Task instructions:
Locate each line below that includes "axes" and reproduce it.

···

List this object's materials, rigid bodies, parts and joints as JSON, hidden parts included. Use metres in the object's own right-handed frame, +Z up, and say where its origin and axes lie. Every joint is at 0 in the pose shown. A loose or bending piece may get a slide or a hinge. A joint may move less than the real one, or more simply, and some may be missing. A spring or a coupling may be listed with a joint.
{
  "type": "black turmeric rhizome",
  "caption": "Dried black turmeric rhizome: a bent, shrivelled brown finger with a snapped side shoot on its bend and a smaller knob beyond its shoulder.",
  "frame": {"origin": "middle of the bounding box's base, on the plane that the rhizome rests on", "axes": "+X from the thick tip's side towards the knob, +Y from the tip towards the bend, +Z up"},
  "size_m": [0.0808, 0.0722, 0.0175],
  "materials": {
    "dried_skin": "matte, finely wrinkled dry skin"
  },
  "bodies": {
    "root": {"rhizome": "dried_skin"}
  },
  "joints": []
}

···

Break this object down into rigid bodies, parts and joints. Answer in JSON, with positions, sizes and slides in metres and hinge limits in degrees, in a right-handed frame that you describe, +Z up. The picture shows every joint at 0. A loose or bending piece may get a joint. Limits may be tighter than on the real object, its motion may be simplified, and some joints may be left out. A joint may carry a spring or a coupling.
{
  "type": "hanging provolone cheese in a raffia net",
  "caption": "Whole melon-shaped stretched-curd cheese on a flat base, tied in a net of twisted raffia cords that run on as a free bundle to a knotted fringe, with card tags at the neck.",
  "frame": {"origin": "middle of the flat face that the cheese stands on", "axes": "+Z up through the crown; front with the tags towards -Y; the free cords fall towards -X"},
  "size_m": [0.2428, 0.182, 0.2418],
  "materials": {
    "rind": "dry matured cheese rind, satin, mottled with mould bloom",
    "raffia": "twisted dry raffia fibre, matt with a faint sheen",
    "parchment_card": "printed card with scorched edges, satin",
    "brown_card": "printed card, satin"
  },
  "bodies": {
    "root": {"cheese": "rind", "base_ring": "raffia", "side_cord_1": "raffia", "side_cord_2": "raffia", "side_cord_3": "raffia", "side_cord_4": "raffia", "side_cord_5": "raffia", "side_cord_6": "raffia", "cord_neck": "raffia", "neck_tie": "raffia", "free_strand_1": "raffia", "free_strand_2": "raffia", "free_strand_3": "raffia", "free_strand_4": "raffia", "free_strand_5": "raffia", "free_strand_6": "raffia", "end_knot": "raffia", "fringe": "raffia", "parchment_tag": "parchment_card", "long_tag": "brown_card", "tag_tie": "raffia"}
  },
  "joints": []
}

···

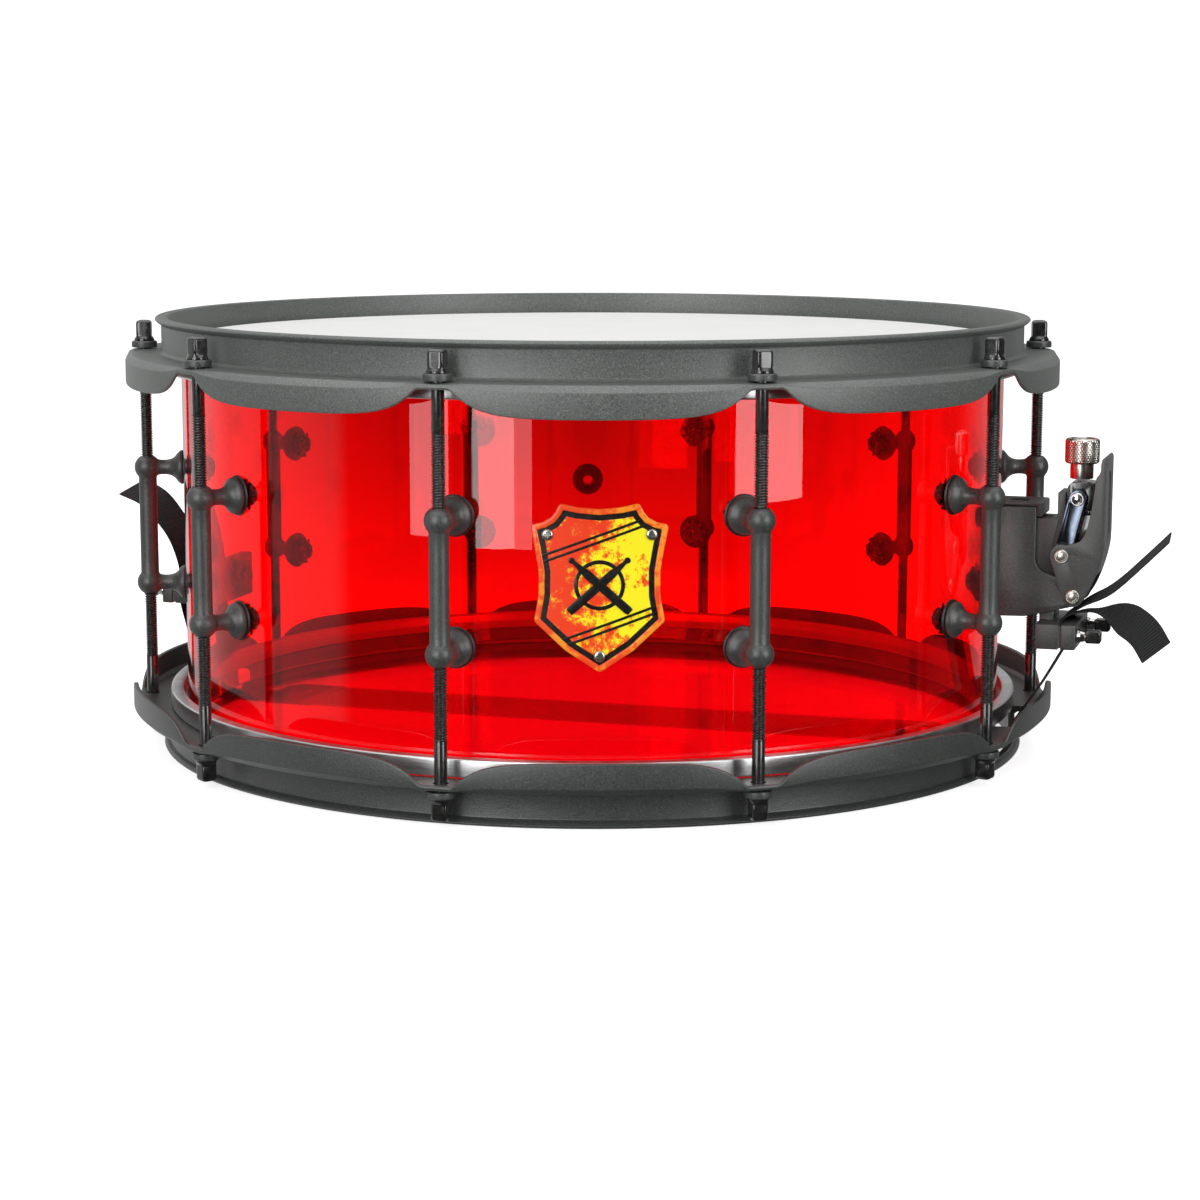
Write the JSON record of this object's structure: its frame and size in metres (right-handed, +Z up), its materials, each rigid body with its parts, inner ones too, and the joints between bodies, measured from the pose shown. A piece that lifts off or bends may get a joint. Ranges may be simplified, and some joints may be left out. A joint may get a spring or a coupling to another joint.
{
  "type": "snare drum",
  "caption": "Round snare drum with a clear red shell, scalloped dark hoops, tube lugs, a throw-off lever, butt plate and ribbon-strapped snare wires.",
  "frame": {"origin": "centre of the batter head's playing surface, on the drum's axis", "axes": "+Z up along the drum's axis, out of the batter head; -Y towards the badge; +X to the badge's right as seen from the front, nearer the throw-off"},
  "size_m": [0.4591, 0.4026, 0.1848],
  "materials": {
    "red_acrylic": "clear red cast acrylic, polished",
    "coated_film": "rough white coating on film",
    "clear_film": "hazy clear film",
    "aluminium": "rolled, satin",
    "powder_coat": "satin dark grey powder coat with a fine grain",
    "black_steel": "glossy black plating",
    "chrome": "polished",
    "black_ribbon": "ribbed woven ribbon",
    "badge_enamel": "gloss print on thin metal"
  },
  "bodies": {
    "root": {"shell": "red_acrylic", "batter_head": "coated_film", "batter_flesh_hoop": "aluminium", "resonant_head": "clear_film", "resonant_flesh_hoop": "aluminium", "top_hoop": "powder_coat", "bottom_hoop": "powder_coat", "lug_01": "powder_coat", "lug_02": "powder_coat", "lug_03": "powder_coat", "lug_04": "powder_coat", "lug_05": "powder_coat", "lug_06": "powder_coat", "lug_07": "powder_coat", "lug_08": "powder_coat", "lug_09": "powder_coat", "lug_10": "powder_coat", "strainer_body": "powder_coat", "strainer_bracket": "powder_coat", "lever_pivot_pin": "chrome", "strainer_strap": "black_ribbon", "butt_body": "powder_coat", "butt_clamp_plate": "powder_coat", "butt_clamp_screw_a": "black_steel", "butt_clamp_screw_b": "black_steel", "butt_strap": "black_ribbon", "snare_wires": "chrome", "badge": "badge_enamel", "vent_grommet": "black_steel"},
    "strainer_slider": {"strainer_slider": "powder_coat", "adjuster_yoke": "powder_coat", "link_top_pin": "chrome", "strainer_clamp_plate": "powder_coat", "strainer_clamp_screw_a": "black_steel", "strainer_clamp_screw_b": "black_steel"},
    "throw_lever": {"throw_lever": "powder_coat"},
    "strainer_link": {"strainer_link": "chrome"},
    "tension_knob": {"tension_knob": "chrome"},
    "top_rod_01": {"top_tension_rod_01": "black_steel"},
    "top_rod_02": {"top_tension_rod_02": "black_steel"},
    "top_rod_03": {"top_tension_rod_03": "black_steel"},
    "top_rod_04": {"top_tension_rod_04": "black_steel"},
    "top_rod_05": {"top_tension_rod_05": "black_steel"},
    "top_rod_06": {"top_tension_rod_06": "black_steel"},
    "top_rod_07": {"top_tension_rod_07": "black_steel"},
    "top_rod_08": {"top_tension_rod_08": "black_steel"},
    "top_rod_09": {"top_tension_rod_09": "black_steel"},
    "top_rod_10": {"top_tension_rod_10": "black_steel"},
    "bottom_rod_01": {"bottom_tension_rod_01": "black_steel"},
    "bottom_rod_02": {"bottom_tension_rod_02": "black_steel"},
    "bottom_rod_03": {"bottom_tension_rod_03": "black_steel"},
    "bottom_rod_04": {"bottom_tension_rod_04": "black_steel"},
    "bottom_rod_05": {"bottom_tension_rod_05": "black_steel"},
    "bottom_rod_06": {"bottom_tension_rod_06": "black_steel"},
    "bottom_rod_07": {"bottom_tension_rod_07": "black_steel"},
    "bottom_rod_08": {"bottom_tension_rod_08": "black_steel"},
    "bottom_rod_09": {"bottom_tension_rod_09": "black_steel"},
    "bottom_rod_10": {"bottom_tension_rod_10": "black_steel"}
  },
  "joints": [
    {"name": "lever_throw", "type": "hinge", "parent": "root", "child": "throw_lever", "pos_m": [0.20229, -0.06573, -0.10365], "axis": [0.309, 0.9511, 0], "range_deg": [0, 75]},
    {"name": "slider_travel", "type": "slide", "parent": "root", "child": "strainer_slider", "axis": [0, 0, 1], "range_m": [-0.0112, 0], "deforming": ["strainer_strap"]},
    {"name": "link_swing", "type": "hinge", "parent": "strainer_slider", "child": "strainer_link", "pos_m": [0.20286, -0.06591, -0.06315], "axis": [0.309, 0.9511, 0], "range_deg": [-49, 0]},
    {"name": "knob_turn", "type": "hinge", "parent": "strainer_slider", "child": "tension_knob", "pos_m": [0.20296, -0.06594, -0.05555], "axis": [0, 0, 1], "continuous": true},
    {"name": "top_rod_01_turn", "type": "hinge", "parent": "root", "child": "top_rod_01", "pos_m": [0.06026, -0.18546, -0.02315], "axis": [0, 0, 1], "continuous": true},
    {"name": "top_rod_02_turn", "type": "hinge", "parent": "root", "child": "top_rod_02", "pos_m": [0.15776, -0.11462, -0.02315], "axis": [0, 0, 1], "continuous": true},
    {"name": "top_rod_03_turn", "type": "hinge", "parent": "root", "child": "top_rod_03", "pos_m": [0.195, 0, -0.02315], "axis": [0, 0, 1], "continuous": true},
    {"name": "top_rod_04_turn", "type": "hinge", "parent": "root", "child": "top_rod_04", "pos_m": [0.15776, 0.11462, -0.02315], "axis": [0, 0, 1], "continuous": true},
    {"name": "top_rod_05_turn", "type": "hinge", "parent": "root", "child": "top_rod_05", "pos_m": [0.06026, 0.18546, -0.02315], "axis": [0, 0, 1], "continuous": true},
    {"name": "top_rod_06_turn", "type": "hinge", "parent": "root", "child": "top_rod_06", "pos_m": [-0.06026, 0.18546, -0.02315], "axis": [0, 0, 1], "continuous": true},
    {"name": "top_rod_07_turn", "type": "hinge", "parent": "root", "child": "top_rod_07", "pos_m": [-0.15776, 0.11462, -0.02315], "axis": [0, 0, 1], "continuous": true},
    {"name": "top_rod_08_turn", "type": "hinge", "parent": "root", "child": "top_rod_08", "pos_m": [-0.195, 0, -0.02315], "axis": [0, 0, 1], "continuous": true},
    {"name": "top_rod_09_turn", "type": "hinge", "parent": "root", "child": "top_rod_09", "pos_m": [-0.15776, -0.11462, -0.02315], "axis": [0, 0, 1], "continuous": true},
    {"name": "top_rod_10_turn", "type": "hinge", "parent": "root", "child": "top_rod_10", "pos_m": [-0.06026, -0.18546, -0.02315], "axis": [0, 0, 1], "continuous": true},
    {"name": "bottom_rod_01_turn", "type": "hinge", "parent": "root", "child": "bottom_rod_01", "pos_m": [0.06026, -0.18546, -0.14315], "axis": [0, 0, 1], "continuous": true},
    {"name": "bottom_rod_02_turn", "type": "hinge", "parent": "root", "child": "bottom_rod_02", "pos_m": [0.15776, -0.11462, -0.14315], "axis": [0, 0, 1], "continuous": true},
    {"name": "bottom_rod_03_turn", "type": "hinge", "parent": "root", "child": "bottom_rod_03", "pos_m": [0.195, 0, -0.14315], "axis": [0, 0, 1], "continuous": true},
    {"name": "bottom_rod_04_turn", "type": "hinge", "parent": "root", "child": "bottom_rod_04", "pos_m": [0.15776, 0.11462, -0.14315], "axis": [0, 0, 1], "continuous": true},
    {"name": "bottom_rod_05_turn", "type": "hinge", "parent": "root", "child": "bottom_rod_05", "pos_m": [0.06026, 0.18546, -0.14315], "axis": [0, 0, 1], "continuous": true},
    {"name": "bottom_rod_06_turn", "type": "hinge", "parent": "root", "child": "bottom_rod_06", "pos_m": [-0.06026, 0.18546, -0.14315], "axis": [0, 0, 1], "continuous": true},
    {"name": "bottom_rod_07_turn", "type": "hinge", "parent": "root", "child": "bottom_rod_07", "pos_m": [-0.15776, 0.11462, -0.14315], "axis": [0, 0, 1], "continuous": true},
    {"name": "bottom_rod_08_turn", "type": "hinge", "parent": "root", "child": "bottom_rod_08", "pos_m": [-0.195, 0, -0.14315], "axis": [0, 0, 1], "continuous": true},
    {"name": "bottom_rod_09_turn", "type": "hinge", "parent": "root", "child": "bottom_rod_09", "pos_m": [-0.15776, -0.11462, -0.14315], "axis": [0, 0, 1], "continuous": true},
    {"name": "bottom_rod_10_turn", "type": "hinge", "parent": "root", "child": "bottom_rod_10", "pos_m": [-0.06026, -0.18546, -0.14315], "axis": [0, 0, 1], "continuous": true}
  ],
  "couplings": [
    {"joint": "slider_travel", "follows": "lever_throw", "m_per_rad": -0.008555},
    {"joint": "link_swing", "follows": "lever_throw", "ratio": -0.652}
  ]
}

···

Solved exercise:
List this object's materials, rigid bodies, parts and joints as JSON, hidden parts included. Use metres in the object's own right-handed frame, +Z up, and say where its origin and axes lie. Every joint is at 0 in the pose shown. A loose or bending piece may get a slide or a hinge. A joint may move less than the real one, or more simply, and some may be missing. A spring or a coupling may be listed with a joint.
  "frame": {"origin": "middle of the bounding box's base, on the plane that the rhizome rests on", "axes": "+X from the thick tip's side towards the knob, +Y from the tip towards the bend, +Z up"},
  "frame": {"origin": "middle of the flat face that the cheese stands on", "axes": "+Z up through the crown; front with the tags towards -Y; the free cords fall towards -X"},
  "frame": {"origin": "centre of the batter head's playing surface, on the drum's axis", "axes": "+Z up along the drum's axis, out of the batter head; -Y towards the badge; +X to the badge's right as seen from the front, nearer the throw-off"},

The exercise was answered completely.